[<prev] [next>] [<thread-prev] [thread-next>] [day] [month] [year] [list]
Message-ID: <alpine.LFD.2.01.0908021423490.3352@localhost.localdomain>
Date: Sun, 2 Aug 2009 14:33:04 -0700 (PDT)
From: Linus Torvalds <torvalds@...ux-foundation.org>
To: OGAWA Hirofumi <hirofumi@...l.parknet.co.jp>
cc: Sergey Senozhatsky <sergey.senozhatsky@...l.by>,
Linux Kernel Mailing List <linux-kernel@...r.kernel.org>,
Greg KH <greg@...ah.com>
Subject: Re: WARNING at: drivers/char/tty_ldisc.c
On Mon, 3 Aug 2009, OGAWA Hirofumi wrote:
>
> In this case, what is happening seems to be simple.
>
> 2735 tty1 Ss 0:0 init [S] <- session leader
> 2736 tty1 S 0:0 \_ bash
>
> Sequence is,
>
> bash tty_read()
> tty_ldisc_ref_wait() <- take refcount
> n_tty_read()
> schedule_timeout()
>
> init [S] do_exit()
> [...]
> do_tty_hangup()
> tty_ldisc_hangup()
> wake_up_interruptible_poll(read_wait)
>
> bash /* n_tty_read() can't see the hangup state of tty,
> * because anybody don't teach it to tty or ldisc */
> schedule_timeout() <- wait again
Hmm. Wouldn't it trigger on tty_hung_up_p(file)?
[ Reading further.. ]
> And another related point which I'm don't know is why we don't change
> console_fops to hung_up_tty_fops in do_tty_hangup() in the below.

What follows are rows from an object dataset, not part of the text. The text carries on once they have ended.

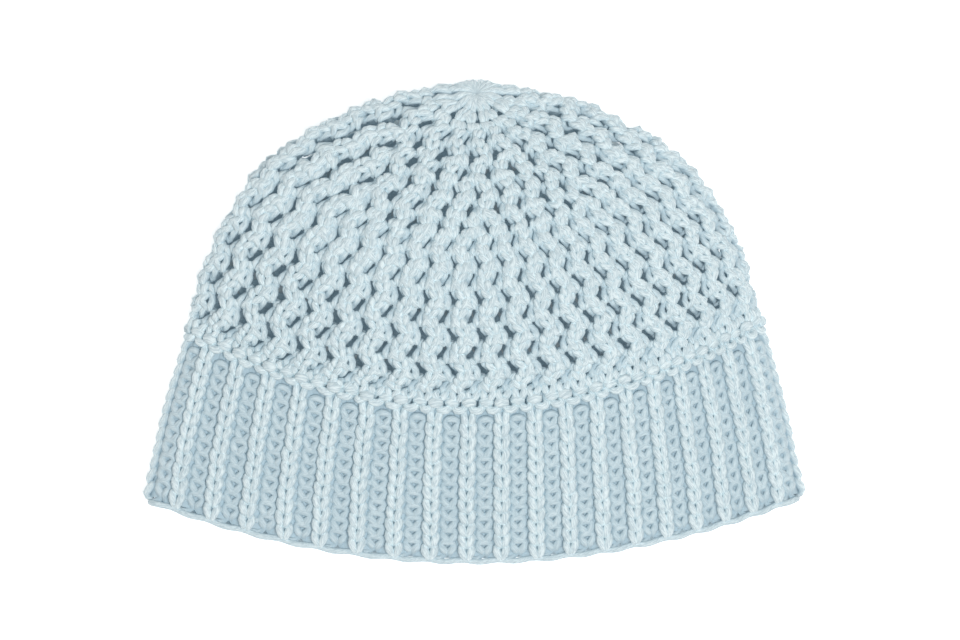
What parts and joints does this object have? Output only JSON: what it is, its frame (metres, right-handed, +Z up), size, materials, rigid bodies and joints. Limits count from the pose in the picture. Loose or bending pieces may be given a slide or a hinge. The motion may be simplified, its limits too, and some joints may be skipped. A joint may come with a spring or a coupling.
{
  "type": "knitted hat",
  "caption": "Chunky knitted hat with an openwork crown, a gathered top, a purl ridge and a flared ribbed brim, lying flat on its back and slightly puffed up, open at the brim.",
  "frame": {"origin": "on the surface that the hat lies on, below the middle of its bounding box", "axes": "+X across the hat to the wearer's right fold as seen from above with the crown up the page, +Y towards the top of the crown, +Z up from the surface"},
  "size_m": [0.2802, 0.2066, 0.0437],
  "materials": {
    "rib_knit": "matt plied yarn in pale ice blue, knit and purl ribs",
    "ridge_knit": "matt plied yarn in pale ice blue, a row of purl bumps",
    "openwork_knit": "matt plied yarn in pale ice blue, openwork stitches with eyelets",
    "star_knit": "matt plied yarn in pale ice blue, gathered knit stitches"
  },
  "bodies": {
    "root": {"ribbed_brim": "rib_knit", "purl_ridge": "ridge_knit", "mesh_crown": "openwork_knit", "crown_star": "star_knit"}
  },
  "joints": []
}
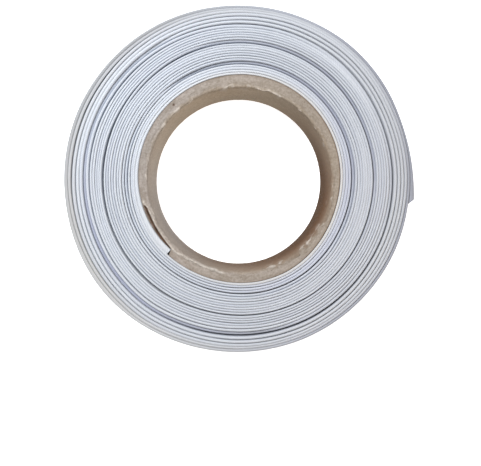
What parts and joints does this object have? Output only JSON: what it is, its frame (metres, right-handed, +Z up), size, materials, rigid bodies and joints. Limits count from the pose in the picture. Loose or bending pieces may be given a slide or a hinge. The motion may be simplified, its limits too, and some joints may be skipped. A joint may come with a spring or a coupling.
{
  "type": "roll of bias tape",
  "caption": "Flat satin tape with both long edges folded in, wound on its edge round a short cardboard ring, with a free outer end. It binds and trims raw cloth edges.",
  "frame": {"origin": "on the winding's axis, at the surface that the roll lies on", "axes": "+Z up along the roll's axis, +X towards the tape's free outer end; the tape winds outwards clockwise seen from +Z"},
  "size_m": [0.072, 0.0714, 0.02],
  "materials": {
    "cardboard": "sawn grey-tan cardboard tube, matt and fibrous on its cut faces, smoother and browner in its bore",
    "satin_tape": "bluish white satin, cut on the bias, with a soft sheen"
  },
  "bodies": {
    "root": {"core": "cardboard", "tape_roll": "satin_tape", "loose_end": "satin_tape"}
  },
  "joints": []
}
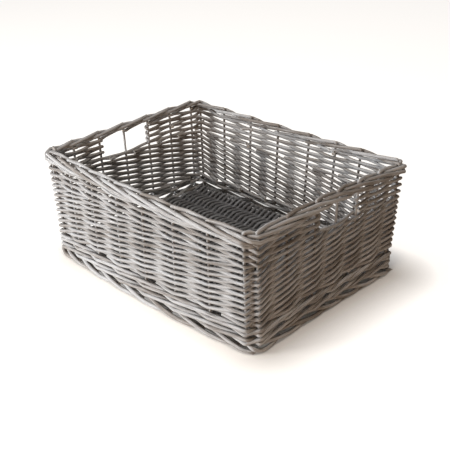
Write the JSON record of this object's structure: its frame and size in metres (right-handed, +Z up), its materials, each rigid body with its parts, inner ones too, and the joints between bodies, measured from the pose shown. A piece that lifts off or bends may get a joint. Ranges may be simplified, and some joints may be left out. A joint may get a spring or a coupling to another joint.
{
  "type": "wicker drawer basket",
  "caption": "Low rectangular wicker drawer basket with woven walls and base, a plaited rod border and a handle hole split by a bare stake in each end.",
  "frame": {"origin": "centre of the outline on the floor that the basket stands on", "axes": "+X along the long walls towards the right end, +Y towards the back long wall, +Z up"},
  "size_m": [0.4224, 0.3134, 0.1665],
  "materials": {
    "stake_willow": "satin",
    "siding_willow": "matte",
    "wale_willow": "matte",
    "base_willow": "matte"
  },
  "bodies": {
    "root": {"corner_stake_left_rear": "stake_willow", "stake_left_1": "stake_willow", "stake_left_2": "stake_willow", "stake_left_3": "stake_willow", "stake_left_4": "stake_willow", "stake_left_5": "stake_willow", "corner_stake_left_front": "stake_willow", "corner_stake_front_left": "stake_willow", "stake_front_1": "stake_willow", "stake_front_2": "stake_willow", "stake_front_3": "stake_willow", "stake_front_4": "stake_willow", "stake_front_5": "stake_willow", "stake_front_6": "stake_willow", "corner_stake_front_right": "stake_willow", "corner_stake_right_front": "stake_willow", "stake_right_1": "stake_willow", "stake_right_2": "stake_willow", "stake_right_3": "stake_willow", "stake_right_4": "stake_willow", "stake_right_5": "stake_willow", "corner_stake_right_rear": "stake_willow", "corner_stake_back_right": "stake_willow", "stake_back_1": "stake_willow", "stake_back_2": "stake_willow", "stake_back_3": "stake_willow", "stake_back_4": "stake_willow", "stake_back_5": "stake_willow", "stake_back_6": "stake_willow", "corner_stake_back_left": "stake_willow", "siding_rod_1": "siding_willow", "siding_rod_2": "siding_willow", "siding_rod_3": "siding_willow", "siding_rod_4": "siding_willow", "siding_rod_5": "siding_willow", "siding_rod_6": "siding_willow", "siding_rod_7": "siding_willow", "siding_rod_8": "siding_willow", "siding_rod_9": "siding_willow", "siding_rod_10": "siding_willow", "hole_row_rod_front": "siding_willow", "hole_row_rod_back": "siding_willow", "wale_rod_1": "wale_willow", "wale_rod_2": "wale_willow", "wale_rod_3": "wale_willow", "wale_rod_4": "wale_willow", "wale_rod_5": "wale_willow", "wale_rod_6": "wale_willow", "base_stick_1": "base_willow", "base_stick_2": "base_willow", "base_stick_3": "base_willow", "base_stick_4": "base_willow", "base_stick_5": "base_willow", "base_stick_6": "base_willow", "base_stick_7": "base_willow", "base_stick_8": "base_willow", "base_stick_9": "base_willow", "base_weaver": "base_willow"}
  },
  "joints": []
}
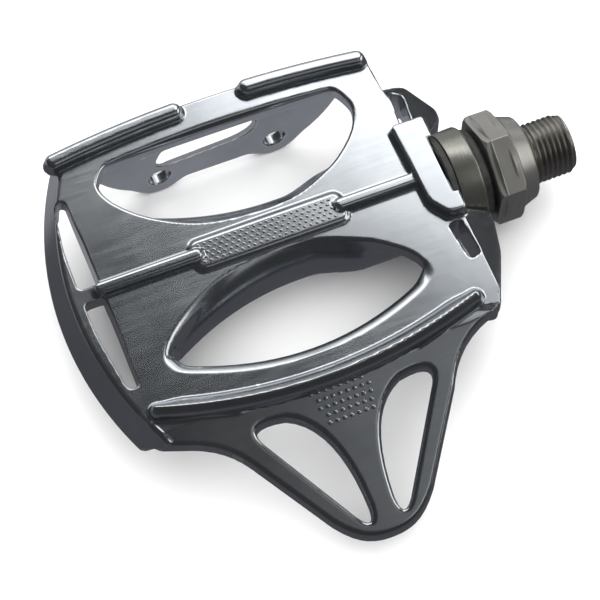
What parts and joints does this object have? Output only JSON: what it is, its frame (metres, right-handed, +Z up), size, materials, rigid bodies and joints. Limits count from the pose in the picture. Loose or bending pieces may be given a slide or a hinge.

Yup, you're right. Because console_fops has
.write = redirected_tty_write,
we won't actually hang up the console due to that test for "write !=
tty_write".
That's just a classic example of some of the crazy hacks we have in the
tty layers. I do wonder whether it's even necessary any more. Maybe we
could just hang things up forcefully now and get rid of that console
handling special case.
But I guess that all does explain why it only happens in single-user mode.
So exactly what _does_ happen if we get rid of that hack?
Linus
---
drivers/char/tty_io.c | 19 +------------------
1 files changed, 1 insertions(+), 18 deletions(-)
diff --git a/drivers/char/tty_io.c b/drivers/char/tty_io.c
index a3afa0c..80540ec 100644
--- a/drivers/char/tty_io.c
+++ b/drivers/char/tty_io.c
@@ -496,10 +496,8 @@ static void do_tty_hangup(struct work_struct *work)
{
struct tty_struct *tty =
container_of(work, struct tty_struct, hangup_work);
- struct file *cons_filp = NULL;
struct file *filp, *f = NULL;
struct task_struct *p;
- int closecount = 0, n;
unsigned long flags;
int refs = 0;
@@ -520,11 +518,6 @@ static void do_tty_hangup(struct work_struct *work)
file_list_lock();
/* This breaks for file handles being sent over AF_UNIX sockets ? */
list_for_each_entry(filp, &tty->tty_files, f_u.fu_list) {
- if (filp->f_op->write == redirected_tty_write)
- cons_filp = filp;
- if (filp->f_op->write != tty_write)
- continue;
- closecount++;
tty_fasync(-1, filp, 0); /* can't block */
filp->f_op = &hung_up_tty_fops;
}
@@ -574,17 +567,7 @@ static void do_tty_hangup(struct work_struct *work)
while (refs--)
tty_kref_put(tty);
- /*
- * If one of the devices matches a console pointer, we
- * cannot just call hangup() because that will cause
- * tty->count and state->count to go out of sync.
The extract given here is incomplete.